First-Order Compatible-Strain Mixed Quadrilateral Finite Elements for 2D Nonlinear Elasticity

Abstract

Compatible-strain mixed finite elements (CSMFEs) use the differential complex of nonlinear elasticity to construct discretizations that preserve the underlying topological structure. Existing CSMFEs have focused on simplicial meshes for compressible and incompressible nonlinear elasticity. In this paper, we develop compatible-strain mixed formulations for quadrilateral elements applicable to both compressible and incompressible solids. For general quadrilateral elements, the Piola transformation preserves vector fields tangent and normal to element edges only for special geometries, such as rectangles, parallelograms, and trapezoids, and therefore cannot be used to construct compatible shape functions.

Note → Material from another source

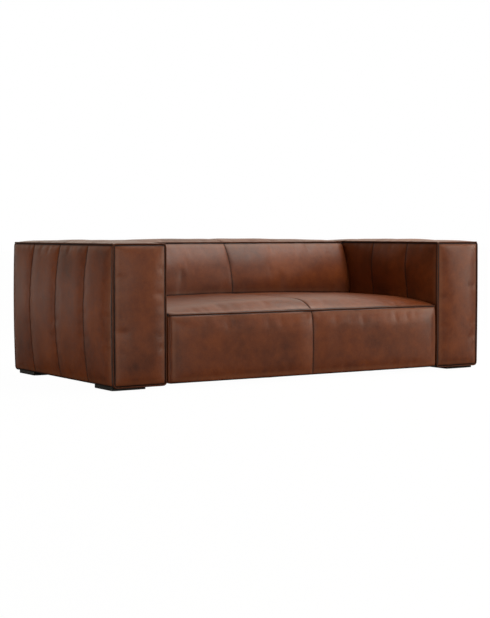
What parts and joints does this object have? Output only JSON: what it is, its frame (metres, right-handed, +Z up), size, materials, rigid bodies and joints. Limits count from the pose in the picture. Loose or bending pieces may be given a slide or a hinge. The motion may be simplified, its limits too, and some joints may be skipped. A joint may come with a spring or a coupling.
{
  "type": "upholstered sofa",
  "caption": "Low box-shaped leather sofa with thick arms level with the back, a tight seat, a rolled padded back, piped edges and black square wooden block feet.",
  "frame": {"origin": "on the floor, under the middle of the sofa's bounding box", "axes": "+X to the right as seen from the front, across the sofa's width; +Y towards the back; +Z up"},
  "size_m": [2.135, 1.0903, 0.66],
  "materials": {
    "leather": "semi-aniline, satin, two-tone",
    "foot_wood": "black stained, satin",
    "felt": "pressed felt",
    "steel": "zinc plated",
    "spring_steel": "black enamelled wire",
    "beech": "planed, unfinished",
    "plywood": "unfinished",
    "hardboard": "unfinished",
    "foam": "polyurethane foam",
    "webbing": "elastic strap",
    "cambric": "thin non-woven cloth"
  },
  "bodies": {
    "root": {"arm_frame_screws": "steel", "arm_joining_battens": "beech", "back_bolster_foam": "foam", "back_bottom_board": "plywood", "back_centre_rib": "plywood", "back_cover": "leather", "back_end_boards": "plywood", "back_frame_dowels": "beech", "back_joining_rail": "beech", "back_lower_rail": "beech", "back_piping": "leather", "back_rear_foam": "foam", "back_rear_panel": "hardboard", "back_top_board": "plywood", "back_top_foam": "foam", "back_upper_rail": "beech", "back_webbing_straps": "webbing", "dust_covers": "cambric", "felt_glides": "felt", "foot_front_left": "foot_wood", "foot_front_right": "foot_wood", "foot_rear_left": "foot_wood", "foot_rear_right": "foot_wood", "foot_screws": "steel", "joining_bolts": "steel", "joining_tee_nuts": "steel", "joining_washers": "steel", "left_arm_base_plate": "plywood", "left_arm_cover": "leather", "left_arm_foam": "foam", "left_arm_inner_panel": "plywood", "left_arm_middle_rib": "plywood", "left_arm_outer_panel": "plywood", "left_arm_piping": "leather", "left_arm_posts": "beech", "left_arm_top_board": "plywood", "right_arm_base_plate": "plywood", "right_arm_cover": "leather", "right_arm_foam": "foam", "right_arm_inner_panel": "plywood", "right_arm_middle_rib": "plywood", "right_arm_outer_panel": "plywood", "right_arm_piping": "leather", "right_arm_posts": "beech", "right_arm_top_board": "plywood", "seat_centre_rail": "beech", "seat_core_foam": "foam", "seat_corner_blocks": "beech", "seat_cover": "leather", "seat_frame_dowels": "beech", "seat_front_foam": "foam", "seat_front_rail": "beech", "seat_left_rail": "beech", "seat_piping": "leather", "seat_rear_rail": "beech", "seat_right_rail": "beech", "seat_topper_foam": "foam", "spring_clips": "steel", "spring_insulator_felt": "felt", "zigzag_springs": "spring_steel"}
  },
  "joints": []
}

To overcome this limitation, the shape functions are computed directly in the physical space using numerical integration. Nedelec shape functions of the first kind are employed to interpolate the displacement gradient, and a new class of stress shape functions compatible with the displacement and displacement-gradient discretizations is introduced. The compressible formulation follows the framework previously developed for simplicial CSMFEs, whereas a new incompressible formulation employing element-level condensation of the pressure field is proposed, thereby avoiding additional global degrees of freedom. These developments extend the compatible-strain mixed finite element framework from simplicial to general quadrilateral meshes for both compressible and incompressible nonlinear elasticity. Numerical examples demonstrate that the proposed quadrilateral elements can solve problems that require second-order simplicial CSMFEs while using fewer degrees of freedom.